2. The direct deposit: breath and gift
- God not only shaped dirt; He breathed life into it, placing a treasure in “jars of clay” (2 Corinthians 4:7).
- Your most valuable asset isn’t money, a house, or a title—it is the gift God breathed into you.
- Every paycheck, opportunity, and ability is a “check” that tests whether you will master it or it will master you.
- Story: Pastor Robert recounted his first out-of-town youth sermon, shocked by a $250 check and two gift cards. That moment taught him every payment is a heart-check on generosity.
3. Stir it up, don’t store it up
“Some of us don’t need more seed—we need to stir the seed God already placed inside us.”
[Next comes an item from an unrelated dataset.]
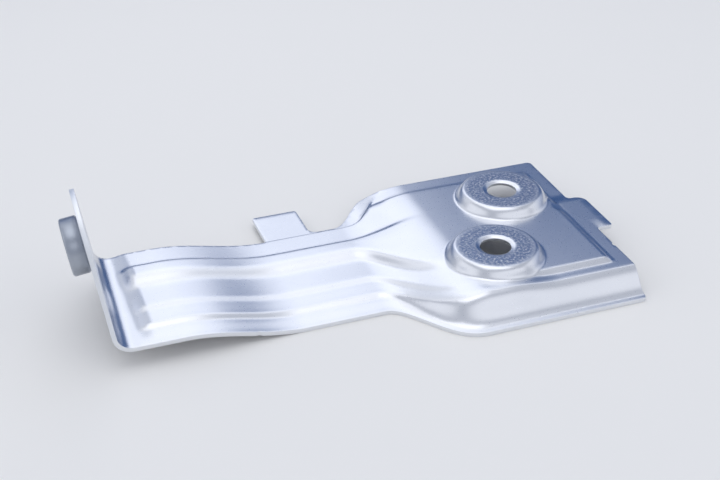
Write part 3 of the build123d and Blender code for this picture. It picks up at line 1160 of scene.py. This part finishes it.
@dataclass
class Studio:
    """Pale floor, soft lights and the camera."""

    floor_z: float                  # millimetres
    floor_colour: str = "F2F0EC"
    floor_rough: float = 0.9
    floor_shine: float = 0.1
    floor_half: float = 3.0         # metres
    dim_side: Place = (0.45, 0.75, -0.45)   # towards the darkest part of the room
    room: tuple[tuple[float, str], ...] = (
        (0.0, "BEC3CF"), (0.20, "AAB3C5"), (0.36, "7486AA"), (0.47, "345A90"), (1.0, "264E86"))
    back: float = 0.40              # Y of the boxes behind, in metres
    camera_at: Place = (-152.36, -298.68, 191.8)    # millimetres
    pitch: float = 31.0             # degrees: down, to the right and about the line of sight
    heading: float = 20.0
    roll: float = -0.2
    lens: float = 65.0
    near: float = 0.01              # nothing nearer than this is drawn, in metres

    def floor(self) -> None:
        """Build the floor."""
        material, _, shader = new_material("matt_pale_paper")
        shader.inputs["Base Color"].default_value = srgb(self.floor_colour)
        shader.inputs["Roughness"].default_value = self.floor_rough
        shader.inputs["Specular IOR Level"].default_value = self.floor_shine
        bm = bmesh.new()
        bmesh.ops.create_grid(bm, x_segments=1, y_segments=1, size=self.floor_half)
        bmesh.ops.translate(bm, verts=bm.verts[:], vec=(0, 0, self.floor_z * MM))
        floor = finished("floor", bm, [material])

    def world(self) -> None:
        """Light the room: dim and blue low down behind, to the right, and paler everywhere else.

        The stops go from square to the dim side, at 0, to straight towards it, at 1.
        """
        world = bpy.data.worlds.new("studio")
        bpy.context.scene.world = world
        world.use_nodes = True
        tree = world.node_tree
        tree.nodes.clear()
        direction = add(tree, "ShaderNodeTexCoord").outputs["Generated"]
        dim_side = Vector(self.dim_side).normalized()
        toward = add(tree, "ShaderNodeVectorMath", {0: direction, 1: tuple(dim_side)},
                     operation="DOT_PRODUCT")
        shades = add(tree, "ShaderNodeValToRGB", {"Fac": toward.outputs["Value"]})
        stops = shades.color_ramp.elements
        while len(stops) < len(self.room):
            stops.new(0.5)
        for stop, (position, colour) in zip(stops, self.room):
            stop.position, stop.color = position, srgb(colour)
        shade = add(tree, "ShaderNodeBackground", {"Color": shades.outputs["Color"], "Strength": 1.0})
        add(tree, "ShaderNodeOutputWorld", {"Surface": shade.outputs[0]})

    def softboxes(self) -> list[Softbox]:
        """List the lights: five behind, whose images lie on the sheet, and four round about.

        Returns:
            The softboxes.
        """
        back = self.back
        return [
            Softbox("left_back_box", (-0.27, back, 0.365), (0.46, 0.51), 0.34, (-0.29, 0.0, 0.365)),
            Softbox("low_back_box", (0.02, back, 0.18), (0.18, 0.14), 0.95, (0.03, 0.0, 0.18)),
            Softbox("middle_back_box", (0.045, back, 0.30), (0.23, 0.10), 1.12, (0.05, 0.0, 0.30)),
            Softbox("upper_back_box", (0.12, back, 0.485), (0.36, 0.27), 0.94, (0.12, 0.0, 0.485)),
            Softbox("high_back_box", (0.10, back, 0.95), (1.20, 0.66), 0.68, (0.10, 0.0, 0.95)),
            Softbox("top_box", (-0.15, -0.10, 1.20), (1.1, 0.9), 0.92, (-0.15, -0.10, 0.0)),
            Softbox("front_box", (0.12, -0.70, 0.48), (1.35, 0.36), 0.50, (0.0, 0.0, 0.0)),
            Softbox("right_box", (0.72, 0.02, 0.30), (0.8, 0.5), 0.42, (0.0, 0.0, 0.0)),
            Softbox("left_box", (-0.80, 0.05, 0.35), (0.9, 0.5), 0.50, (-0.1, 0.0, 0.0)),
        ]

    def camera(self) -> None:
        """Set the camera."""
        data = bpy.data.cameras.new("camera")
        data.lens = self.lens
        data.clip_start = self.near
        holder = bpy.data.objects.new("camera", data)
        holder.location = Vector(self.camera_at) * MM
        turn = Euler((math.radians(90 - self.pitch), 0, math.radians(-self.heading)), "XYZ").to_matrix()
        holder.rotation_euler = (turn @ Matrix.Rotation(math.radians(self.roll), 3, "Z")).to_euler()
        bpy.context.scene.collection.objects.link(holder)
        bpy.context.scene.camera = holder

    def build(self) -> None:
        """Set up the whole stage."""
        self.floor()
        self.world()
        for softbox in self.softboxes():
            softbox.hang()
        self.camera()
        bpy.context.scene.view_settings.view_transform = "Standard"


def dress(piece: bpy.types.Object, node: str) -> None:
    """Make a piece stand for a CAD node, on the one rigid body, and report it.

    Args:
        piece: The piece.
        node: Name of the CAD node.
    """
    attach(piece, ROOT)
    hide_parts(node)
    log.info("%s: %d faces, for node %s", piece.name, len(piece.data.polygons), node)


def main() -> None:
    """Build the bracket, its nut and the studio."""
    logging.basicConfig(level=logging.INFO)
    sheet = PressedSheet()
    face_finish = ZincSheet().make(sheet.form.bosses.centres())
    dress(sheet.build(face_finish, ShearedEdge().make()), "bracket")
    nut = RoundNut(sheet.end, sheet.form.thickness)
    dress(nut.build(ZincNut().make()), "weld_nut")
    Studio(sheet.form.foot_z - sheet.form.thickness).build()


if __name__ == "__main__":
    main()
- Paul’s final letter (2 Timothy 1) comes from death row, yet his priority is Timothy’s unused gift.
- Spiritual stagnation often comes from waiting on God while God waits on us to act.
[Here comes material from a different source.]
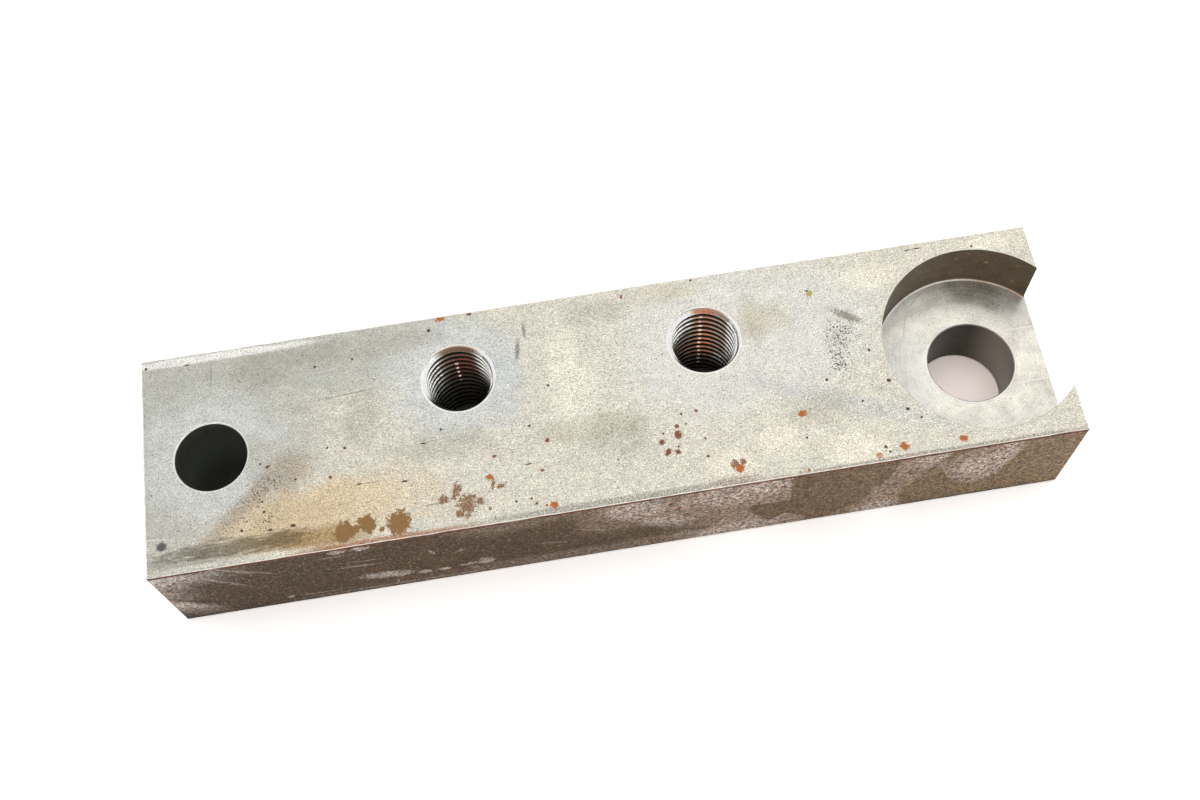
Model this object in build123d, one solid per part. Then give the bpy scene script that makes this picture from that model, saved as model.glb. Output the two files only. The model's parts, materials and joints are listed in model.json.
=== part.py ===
from build123d import *
import os

# Machined mounting block: a flat steel bar with a plain through hole, two tapped through
# holes, and a counterbored through hole whose counterbore opens through one end.
# Millimetres. Origin at the middle of the bottom face, +X along the bar towards the open
# counterbore, +Y across it, +Z up through the machined top face.

# The bar
block_length = 275
block_width = 70
block_height = 40
edge_chamfer = 0.35

# Plain hole at the closed end, on the bar's centreline
plain_hole_diameter = 21.5
plain_hole_from_end = 20
plain_hole_chamfer = 0.25

# Tapped holes for a 7/8-9 UNC thread, bored to tap-drill size, each with a 90-degree
# countersink at both faces. They follow the plain hole at an even pitch, in a row set back
# from the centreline.
tapped_hole_count = 2
hole_pitch = 75
tapped_row_offset = 13
tap_drill_diameter = 19.45
countersink_diameter = 22.25

# Counterbored hole at the open end, on the centreline
counterbore_from_end = 22.5
counterbore_diameter = 60
counterbore_depth = 18
counterbore_rim_chamfer = 0.2
counterbore_root_radius = 1
bore_diameter = 26.5
bore_chamfer = 0.3

# How far each cutter reaches past the faces it opens
cutter_overrun = 2

# Places along the bar
closed_end_x = -block_length / 2
open_end_x = block_length / 2
plain_hole_x = closed_end_x + plain_hole_from_end
tapped_hole_xs = [plain_hole_x + hole_pitch * (i + 1) for i in range(tapped_hole_count)]
counterbore_x = open_end_x - counterbore_from_end
counterbore_floor_z = block_height - counterbore_depth


def blank():
    """The bar, with every outer edge broken."""
    with BuildPart() as bar:
        with BuildSketch():
            Rectangle(block_length, block_width)
        extrude(amount=block_height)
        chamfer(bar.edges(), edge_chamfer)
    return bar.part


def through_hole_cutter(diameter, mouth_diameter):
    """A round cutter through the bar that opens at 45 degrees to mouth_diameter at each face."""
    radius = diameter / 2
    mouth_radius = mouth_diameter / 2
    mouth_depth = mouth_radius - radius
    with BuildPart() as cutter:
        with BuildSketch(Plane.XZ):
            with BuildLine():
                Polyline(
                    (0, -cutter_overrun),
                    (mouth_radius, -cutter_overrun),
                    (mouth_radius, 0),
                    (radius, mouth_depth),
                    (radius, block_height - mouth_depth),
                    (mouth_radius, block_height),
                    (mouth_radius, block_height + cutter_overrun),
                    (0, block_height + cutter_overrun),
                    close=True,
                )
            make_face()
        revolve(axis=Axis.Z)
    return cutter.part


def counterbore_cutter():
    """The counterbore with its rounded root, turned in one profile with the bore under it."""
    wall_radius = counterbore_diameter / 2
    rim_radius = wall_radius + counterbore_rim_chamfer
    bore_radius = bore_diameter / 2
    bore_mouth_radius = bore_radius + bore_chamfer
    with BuildPart() as cutter:
        with BuildSketch(Plane.XZ):
            with BuildLine():
                wall = Polyline(
                    (bore_mouth_radius, counterbore_floor_z),
                    (wall_radius, counterbore_floor_z),
                    (wall_radius, block_height - counterbore_rim_chamfer),
                    (rim_radius, block_height),
                    (rim_radius, block_height + cutter_overrun),
                    (0, block_height + cutter_overrun),
                )
                Polyline(
                    wall @ 1,
                    (0, -cutter_overrun),
                    (bore_mouth_radius, -cutter_overrun),
                    (bore_mouth_radius, 0),
                    (bore_radius, bore_chamfer),
                    (bore_radius, counterbore_floor_z - bore_chamfer),
                    wall @ 0,
                )
            profile = make_face()
            root = profile.vertices().sort_by_distance((wall_radius, 0, counterbore_floor_z))[0]
            fillet(root, counterbore_root_radius)
        revolve(axis=Axis.Z)
    return cutter.part


def mounting_block():
    """The whole block: the bar with its four holes cut."""
    plain_cutter = through_hole_cutter(plain_hole_diameter, plain_hole_diameter + 2 * plain_hole_chamfer)
    tap_cutter = through_hole_cutter(tap_drill_diameter, countersink_diameter)
    block = blank()
    block -= Pos(plain_hole_x, 0, 0) * plain_cutter
    for tapped_hole_x in tapped_hole_xs:
        block -= Pos(tapped_hole_x, tapped_row_offset, 0) * tap_cutter
    block -= Pos(counterbore_x, 0, 0) * counterbore_cutter()
    return block


os.makedirs("parts", exist_ok=True)
export_step(mounting_block(), "parts/mounting_block.step")
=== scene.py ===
import functools
import json
import math

import bpy
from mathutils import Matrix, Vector, noise


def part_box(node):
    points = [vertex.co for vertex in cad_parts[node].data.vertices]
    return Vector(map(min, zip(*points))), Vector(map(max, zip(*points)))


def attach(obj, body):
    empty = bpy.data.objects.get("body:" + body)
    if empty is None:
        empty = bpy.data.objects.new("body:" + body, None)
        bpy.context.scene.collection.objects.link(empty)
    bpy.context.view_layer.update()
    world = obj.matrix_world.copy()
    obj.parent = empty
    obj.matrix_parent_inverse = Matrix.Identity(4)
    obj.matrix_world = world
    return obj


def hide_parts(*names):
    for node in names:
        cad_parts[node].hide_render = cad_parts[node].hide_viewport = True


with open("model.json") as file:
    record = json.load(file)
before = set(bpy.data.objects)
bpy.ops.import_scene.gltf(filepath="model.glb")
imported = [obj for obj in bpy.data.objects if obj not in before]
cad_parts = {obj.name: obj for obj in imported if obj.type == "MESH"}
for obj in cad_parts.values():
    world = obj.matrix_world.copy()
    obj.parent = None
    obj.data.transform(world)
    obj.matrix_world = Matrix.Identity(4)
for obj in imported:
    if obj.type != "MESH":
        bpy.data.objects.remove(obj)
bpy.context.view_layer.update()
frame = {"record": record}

# ---- sizes
# Everything is worked out in millimetres in the frame's own axes, and written to Blender in metres.
MM = 0.001
NODE = "mounting_block"

low, high = (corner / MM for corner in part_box(NODE))
LENGTH, WIDTH, HEIGHT = high - low
mounts = {m["name"]: m for m in frame["record"]["mounts"]}


def axis_of(mount):
    """Where a hole's axis stands, in millimetres."""
    return mounts[mount]["pos_m"][0] / MM, mounts[mount]["pos_m"][1] / MM


def radius_of(mount):
    """A hole's radius, in millimetres."""
    return mounts[mount]["dims"]["r_mm"]


PLAIN_HOLE = axis_of("plain_hole")
TAPPED_HOLES = [axis_of("tapped_hole_1"), axis_of("tapped_hole_2")]
COUNTERBORE = axis_of("counterbore")
PLAIN_RADIUS = radius_of("plain_hole")
CREST_RADIUS = radius_of("tapped_hole_1")
COUNTERBORE_RADIUS = radius_of("counterbore")
BORE_RADIUS = radius_of("counterbored_hole")
FLOOR_Z = mounts["counterbore_floor"]["pos_m"][2] / MM

EDGE_RADIUS = 0.45
EDGE_WOBBLE = 0.35
BODY_SECTIONS = 140
ROOT_STEPS = 8
HOLE_CHAMFER = 0.3
RIM_CHAMFER = 0.2
ROOT_RADIUS = 1.0
ROUND_STEPS = 192
OVERRUN = 2.0
SHARP_ANGLE = math.radians(20)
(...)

- Illustration: As a child, Robert planted a peach seed with his Nigerian father but expected instant fruit; his dad told him to water it daily—action plus patience makes the seed grow.
- Generosity begins when we activate, not archive, what’s been entrusted to us.
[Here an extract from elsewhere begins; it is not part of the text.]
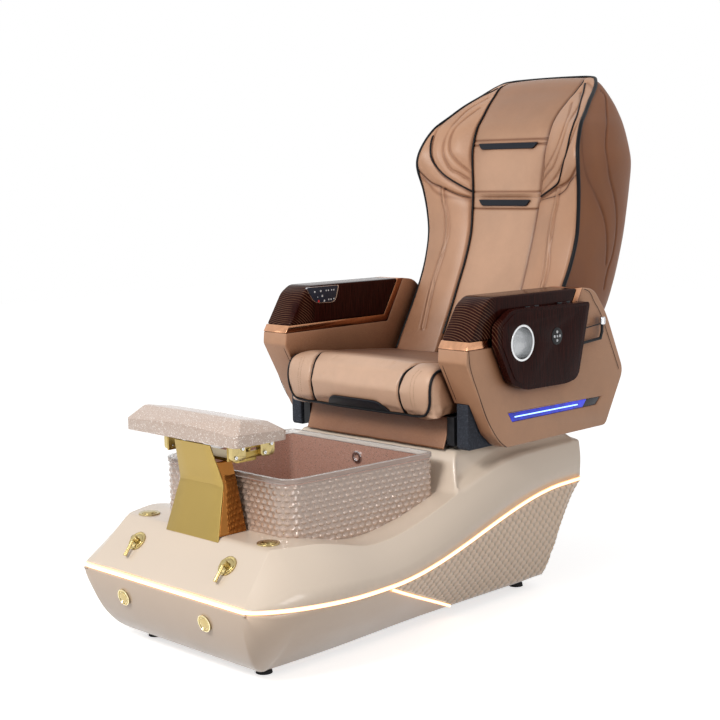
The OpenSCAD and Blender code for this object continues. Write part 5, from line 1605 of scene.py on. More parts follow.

4. Three rivals for your gift
- God wants your gift—He gave it.
- The enemy wants your gift—he’ll tempt you to use it selfishly (“Do you. Make it about you.”).
- People want your gift—yet they get both your gift and your dirt; most celebrate the first and reject the second.
5. Freedom is placing gift and dirt in God’s hands
- Hiding dirt while showcasing gift is bondage; true liberty gives God everything.
- Life’s value depends on whose hands hold the material:
- Basketball in Robert’s hands ≈ $20; in Steph Curry’s hands ≈ $160 million.
- Staff in Moses’ hands parts seas; slingshot in David’s hands fells giants.
- Nails in Jesus’ hands bring salvation.
- The good life is reached when our gift serves God’s purposes and blesses others.
Key Truths
- A generous God deposits divine potential in ordinary, “dirty” people.
- Your heart follows your treasure; every financial or personal resource is a trust-test of worship.
- Gifts grow when they are stirred by obedience, watered by persistence, and surrendered in faith.
- Resistance intensifies the moment you activate your calling—expect it.
- Whose hands you place your life in determines whether it produces temporary success or eternal impact.
Response
- Identify the specific gift God has placed in you.
- Take one concrete action this week that stirs that gift—serve, create, mentor, lead, give.
- Submit both your strengths and weaknesses to God in prayer each morning.
- Resist the pull to use your talent only for self-gain; look for ways it can bless someone else.
- Practice generosity today—set up recurring giving, share a resource, encourage another’s calling.
Closing
Pastor Madu reminded us that we live for two words from Jesus—“Well done.” That commendation rests on what we did with the direct deposit of His breath and gifts. When we offer both our gift and our dirt back to the One who formed us, we discover the true good life and become conduits of God’s generosity to the world.
Prayer
Lord, thank You for shaping us from dust and breathing Your life into us. Forgive us for storing rather than stirring our gifts. Today we place every talent, opportunity, weakness, and fear into Your hands—use them for Your glory and others’ good. In Jesus’ name, amen.